◆ PROBLEM TO SOLVE
Repeat the whole of the data, keeping every detail the same.

+ + + +

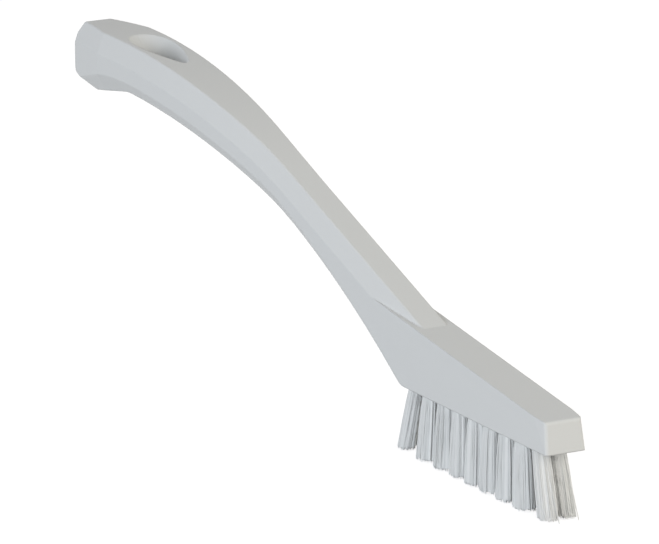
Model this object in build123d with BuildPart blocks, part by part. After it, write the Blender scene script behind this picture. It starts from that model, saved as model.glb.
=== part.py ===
from build123d import *
import math
import os

# A one-hand crevice brush: a slim moulded handle that runs into a narrow block, and two rows of
# folded filament tufts, each held in its blind hole by a flat wire anchor.
# X runs forward to the toe, Y across the brush, Z up. The origin is the centre of the overall
# box, on the plane of the bristle tips. "Behind" is a distance measured back from the toe, and
# "before the end" one measured forward from the handle's end. All lengths are millimetres.

# Overall
overall_length = 205.0
bristle_length = 14.2

# Block, the narrow front that holds the tufts
block_width = 8.9
toe_height = 6.35
toe_rake = 1.1
block_top_slope = 7.7
heel_behind = 57.6
heel_round = 4.0
toe_facet_length = 5.4
toe_facet_inset = 0.35
toe_edge_round = 0.7

# Handle seen from the side
crown_start_behind = 51.0
grip_slope = 19.8
arch_start_behind = 110.0
underside_radius = 242.0
hook_before_end = 29.5
handle_thickness_at_hook = 10.45
hook_slope = 10.1
hook_round = 14.0
end_bevel_low_length = 11.3
end_bevel_low_height = 2.1
end_bevel_top = 3.0
end_round = 1.4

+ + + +

◆ COMPLETE OUTPUT
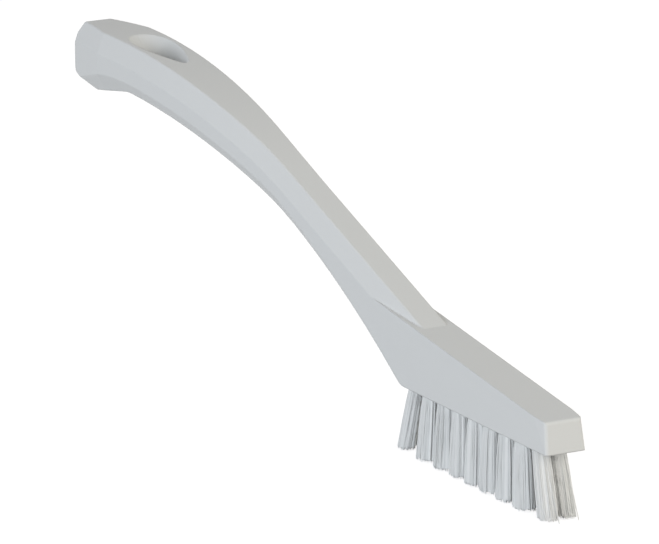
Model this object in build123d with BuildPart blocks, part by part. After it, write the Blender scene script behind this picture. It starts from that model, saved as model.glb.
=== part.py ===
from build123d import *
import math
import os

# A one-hand crevice brush: a slim moulded handle that runs into a narrow block, and two rows of
# folded filament tufts, each held in its blind hole by a flat wire anchor.
# X runs forward to the toe, Y across the brush, Z up. The origin is the centre of the overall
# box, on the plane of the bristle tips. "Behind" is a distance measured back from the toe, and
# "before the end" one measured forward from the handle's end. All lengths are millimetres.

# Overall
overall_length = 205.0
bristle_length = 14.2

# Block, the narrow front that holds the tufts
block_width = 8.9
toe_height = 6.35
toe_rake = 1.1
block_top_slope = 7.7
heel_behind = 57.6
heel_round = 4.0
toe_facet_length = 5.4
toe_facet_inset = 0.35
toe_edge_round = 0.7

# Handle seen from the side
crown_start_behind = 51.0
grip_slope = 19.8
arch_start_behind = 110.0
underside_radius = 242.0
hook_before_end = 29.5
handle_thickness_at_hook = 10.45
hook_slope = 10.1
hook_round = 14.0
end_bevel_low_length = 11.3
end_bevel_low_height = 2.1
end_bevel_top = 3.0
end_round = 1.4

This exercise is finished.